(Material):
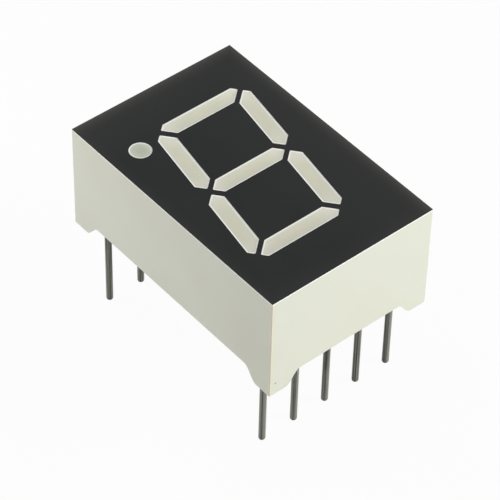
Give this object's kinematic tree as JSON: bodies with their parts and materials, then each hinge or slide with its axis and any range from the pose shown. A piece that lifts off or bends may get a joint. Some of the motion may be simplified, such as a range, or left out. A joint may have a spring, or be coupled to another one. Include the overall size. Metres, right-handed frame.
{
  "type": "seven segment display",
  "caption": "Single-digit LED numeric display: slanted bars and a decimal point in a black face, pale moulded body on corner feet, two rows of round pins below.",
  "frame": {"origin": "centre of the body's outline, on the plane of the pin tips", "axes": "+Z out of the face, away from the pins; +Y towards the top of the digit; +X towards the digit's right-hand side, where the decimal point is"},
  "size_m": [0.0126, 0.019, 0.0142],
  "materials": {
    "housing_plastic": "moulded off-white plastic, fine satin grain",
    "black_mask": "satin charcoal ink",
    "segment_resin": "milky cream epoxy, faintly mottled",
    "board_laminate": "pale glass and epoxy laminate",
    "copper": null,
    "led_die": "sawn semiconductor; gloss_plastic stands in",
    "gold_wire": null,
    "tinned_pin": "dull tinned wire, drawn lengthwise",
    "solder": "bright solder",
    "back_resin": "milky epoxy, slightly glossy"
  },
  "bodies": {
    "root": {"reflector_housing": "housing_plastic", "face_mask": "black_mask", "segment_a": "segment_resin", "segment_b": "segment_resin", "segment_c": "segment_resin", "segment_d": "segment_resin", "segment_e": "segment_resin", "segment_f": "segment_resin", "segment_g": "segment_resin", "decimal_point": "segment_resin", "circuit_board": "board_laminate", "copper_tracks": "copper", "die_a": "led_die", "die_b": "led_die", "die_c": "led_die", "die_d": "led_die", "die_e": "led_die", "die_f": "led_die", "die_g": "led_die", "die_dp": "led_die", "wire_a": "gold_wire", "wire_b": "gold_wire", "wire_c": "gold_wire", "wire_d": "gold_wire", "wire_e": "gold_wire", "wire_f": "gold_wire", "wire_g": "gold_wire", "wire_dp": "gold_wire", "pin_1": "tinned_pin", "pin_2": "tinned_pin", "pin_3": "tinned_pin", "pin_4": "tinned_pin", "pin_5": "tinned_pin", "pin_6": "tinned_pin", "pin_7": "tinned_pin", "pin_8": "tinned_pin", "pin_9": "tinned_pin", "pin_10": "tinned_pin", "solder_1": "solder", "solder_2": "solder", "solder_3": "solder", "solder_4": "solder", "solder_5": "solder", "solder_6": "solder", "solder_7": "solder", "solder_8": "solder", "solder_9": "solder", "solder_10": "solder", "back_filling": "back_resin"}
  },
  "joints": []
}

(Short task): Recopy the whole listing exactly.

(Task output):
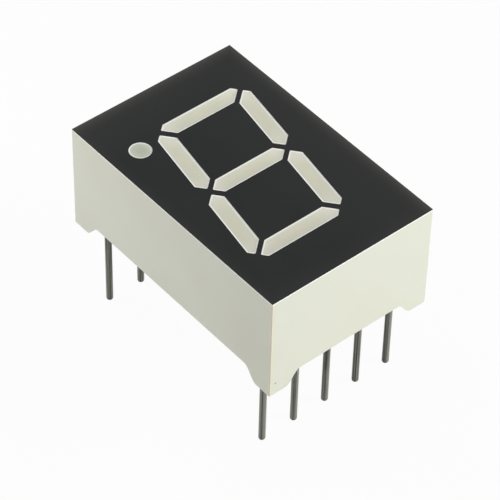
Give this object's kinematic tree as JSON: bodies with their parts and materials, then each hinge or slide with its axis and any range from the pose shown. A piece that lifts off or bends may get a joint. Some of the motion may be simplified, such as a range, or left out. A joint may have a spring, or be coupled to another one. Include the overall size. Metres, right-handed frame.
{
  "type": "seven segment display",
  "caption": "Single-digit LED numeric display: slanted bars and a decimal point in a black face, pale moulded body on corner feet, two rows of round pins below.",
  "frame": {"origin": "centre of the body's outline, on the plane of the pin tips", "axes": "+Z out of the face, away from the pins; +Y towards the top of the digit; +X towards the digit's right-hand side, where the decimal point is"},
  "size_m": [0.0126, 0.019, 0.0142],
  "materials": {
    "housing_plastic": "moulded off-white plastic, fine satin grain",
    "black_mask": "satin charcoal ink",
    "segment_resin": "milky cream epoxy, faintly mottled",
    "board_laminate": "pale glass and epoxy laminate",
    "copper": null,
    "led_die": "sawn semiconductor; gloss_plastic stands in",
    "gold_wire": null,
    "tinned_pin": "dull tinned wire, drawn lengthwise",
    "solder": "bright solder",
    "back_resin": "milky epoxy, slightly glossy"
  },
  "bodies": {
    "root": {"reflector_housing": "housing_plastic", "face_mask": "black_mask", "segment_a": "segment_resin", "segment_b": "segment_resin", "segment_c": "segment_resin", "segment_d": "segment_resin", "segment_e": "segment_resin", "segment_f": "segment_resin", "segment_g": "segment_resin", "decimal_point": "segment_resin", "circuit_board": "board_laminate", "copper_tracks": "copper", "die_a": "led_die", "die_b": "led_die", "die_c": "led_die", "die_d": "led_die", "die_e": "led_die", "die_f": "led_die", "die_g": "led_die", "die_dp": "led_die", "wire_a": "gold_wire", "wire_b": "gold_wire", "wire_c": "gold_wire", "wire_d": "gold_wire", "wire_e": "gold_wire", "wire_f": "gold_wire", "wire_g": "gold_wire", "wire_dp": "gold_wire", "pin_1": "tinned_pin", "pin_2": "tinned_pin", "pin_3": "tinned_pin", "pin_4": "tinned_pin", "pin_5": "tinned_pin", "pin_6": "tinned_pin", "pin_7": "tinned_pin", "pin_8": "tinned_pin", "pin_9": "tinned_pin", "pin_10": "tinned_pin", "solder_1": "solder", "solder_2": "solder", "solder_3": "solder", "solder_4": "solder", "solder_5": "solder", "solder_6": "solder", "solder_7": "solder", "solder_8": "solder", "solder_9": "solder", "solder_10": "solder", "back_filling": "back_resin"}
  },
  "joints": []
}